According to her, the IMF has been advocating over the years for transferring a significant portion of economic activity from the state’s hands to the private sector’s hands.

She noted that state-owned enterprises in countries where they remain significant are now better positioned on a competitive footing than before.

“And what we find is that the private sector is more agile and adaptable when a shock hits. It is faster to redirect resources to adapt to this shock,” she said.

Georgieva said that the impact of US tariffs was no longer as dramatic as feared, adding that US tariffs are lower today than they were at the announcement in May.

She described trade as a powerful engine of growth, adding that access to finance has remained somewhat better than was expected in April.

“In other words, conditions are better than we feared, but they are at the same time worse than we did. Growth is slow. Debt is high and the risks of financial downturn are quite prevalent,” she said.

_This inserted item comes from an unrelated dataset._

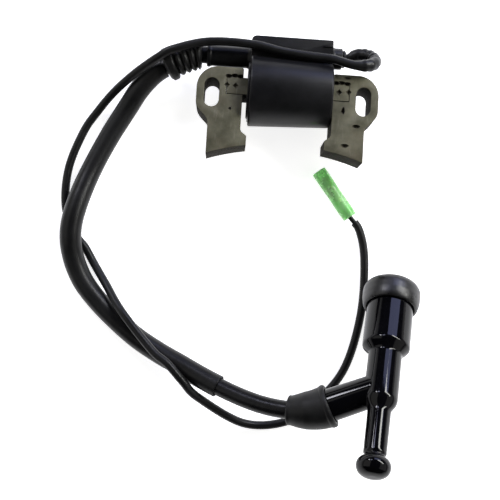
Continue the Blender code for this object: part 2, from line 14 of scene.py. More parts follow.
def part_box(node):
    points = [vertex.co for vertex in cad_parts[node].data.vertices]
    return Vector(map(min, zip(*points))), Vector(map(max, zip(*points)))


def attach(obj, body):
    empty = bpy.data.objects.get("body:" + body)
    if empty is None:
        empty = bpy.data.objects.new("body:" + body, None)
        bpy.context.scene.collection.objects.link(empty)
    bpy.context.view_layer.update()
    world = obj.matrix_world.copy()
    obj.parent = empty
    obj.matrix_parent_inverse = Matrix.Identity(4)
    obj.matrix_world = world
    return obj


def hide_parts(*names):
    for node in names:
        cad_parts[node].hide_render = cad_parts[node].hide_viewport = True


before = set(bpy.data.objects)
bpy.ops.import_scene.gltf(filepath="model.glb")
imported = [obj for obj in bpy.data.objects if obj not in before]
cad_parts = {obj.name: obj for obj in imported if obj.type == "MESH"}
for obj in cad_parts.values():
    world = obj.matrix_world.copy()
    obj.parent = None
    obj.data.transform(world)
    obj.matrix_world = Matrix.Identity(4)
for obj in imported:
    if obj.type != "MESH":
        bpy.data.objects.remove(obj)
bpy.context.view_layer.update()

MM = 0.001

# Laminated core
STACK_BACK = 8.0
STACK_FRONT = 23.0
LAMINATION = 0.5
SLOT_X = 34.0
SLOT_RADIUS = 3.35
SLOT_REACH = 3.15
EAR_X = 40.8
LEG_OUTER_X = 35.0
LEG_INNER_X = 20.2
LEG_TOP_Y = 11.8
LEG_BOTTOM_Y = -27.6
SHOULDER_RADIUS = 9.4
FOOT_X = 17.4
FOOT_TOP_Y = -18.8
FOOT_CHAMFER = 1.8
POLE_RADIUS = 105.0
CROSSBAR_Y = 3.5
CROSSBAR_HALF = 3.75
CROSSBAR_END_X = 27.4
JOINT_GAP = 0.22
NIB_XS = (25.3, 22.0)
NIB_HEIGHT = 0.7
CORE_EDGE = 0.22

# Housing
AXIS_Z = 15.5
BARREL_LEFT = (-17.2, 16.0)
BARREL_RIGHT = (19.8, 14.5)
END_DISC = (-18.2, 12.7)
CAVITY_RADIUS = 13.7
BLOCK_LEFT_X = -17.5
BLOCK_RIGHT_X = 19.5
BLOCK_TOP_Y = 27.6
BLOCK_FRONT_Z = 22.0
CUP_BOTTOM_Y = -7.5
WALL = 1.6
NECK_Y = 19.0
NECK_Z = 15.0
NECK_END_X = -37.3
NECK_RADIUS = 4.7
BOSS_Y = 21.2
BOSS_Z = 15.0
BOSS_END_X = 24.3
BOSS_RADIUS = 4.8

# Cords
LEAD_RADIUS = 3.9
SHEATH_RADIUS = 4.8
SHEATH_BORE = 4.45
SHEATH_ENDS = (20.0, 213.5)
WIRE_RADIUS = 1.1
SLEEVE_RADIUS = 1.9
SLEEVE_BORE = 1.6
SLEEVE_START = 4.6
SLEEVE_BACKSET = 3.2
CONNECTOR_TIP = np.array((17.7, -29.2, 3.6))
CONNECTOR_WIRE_END = np.array((33.5, -49.8, 3.6))

# Spark plug cap
CAP_MOUTH = np.array((54.0, -79.1, 8.6))
CAP_HEADING = np.array((-13.3, -76.2, 0.0)) / math.hypot(13.3, 76.2)
CAP_TILT = math.radians(30)
CAP_AXIS = CAP_HEADING * math.cos(CAP_TILT) + np.array((0.0, 0.0, math.sin(CAP_TILT)))
CAP_JUNCTION = CAP_MOUTH + CAP_AXIS * 54.0
ARM_MOUTH = np.array((21.1, -135.9, 29.95))
ARM_AXIS = (ARM_MOUTH - CAP_JUNCTION) / np.linalg.norm(ARM_MOUTH - CAP_JUNCTION)
ARM_RADIUS = 7.1
ARM_LENGTH = 29.0
ARM_BORE = 4.4

# Camera, lights and stage, in metres
CAMERA_PLACE = (-0.0224, -0.09647, 0.38553)
CAMERA_VIEW = (0.02682, 0.07412, -0.99689)
CAMERA_UP = (-0.06264, 0.99541, 0.07233)
CAMERA_LENS = 59.54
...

She said that countries would have to be much more focused on bringing debt levels down, adding that a very high level of debt indicates a crisis.

She noted that, ironically, debt levels in advanced economies and emerging markets continued to rise,  whereas in low-income countries, they were decreasing.

“But they are going down because they have no access to finance. And even if they are going down, it is still challenging for low-income countries to cope with these levels of debt.

“That concentration of policies to bring debt down,  for us, is going to be very, very present.

“We have come up to the Global Sovereign Debt Roundtable with the rulebook for debt restructuring.

“We are working quite intensively with the World Bank on the so-called three-pillar approach for countries that may not have unsustainable debt but have very severe liquidity problems.

“We are looking more into how to deploy the fund,  our good offices, to help debtors and creditors identify pathways for resolving debt differences,” she said.

She said that the annual meetings would focus on a credible assessment of the actual debt situation and then get a path forward.

Georgieva said that there would also be continuous engagements with the G20.

According to her, the G20 Common Framework has made progress in its development, and we want this to be a high priority.

“Countries can only grow out of debt, and the attention on growth and how to create better conditions for economies will be a significant focus of the IMF and the World Bank.

“The focus is to create jobs for people, to create growth opportunities. This is very important both for us and the World Bank. We have established an external advisory panel for the fund.

“It is on entrepreneurship and growth. So, every quarter, we meet with people from outside to discuss how we can improve our efforts to help our countries grow their economies.

“A huge focus in this growth conversation is on young people,” she said.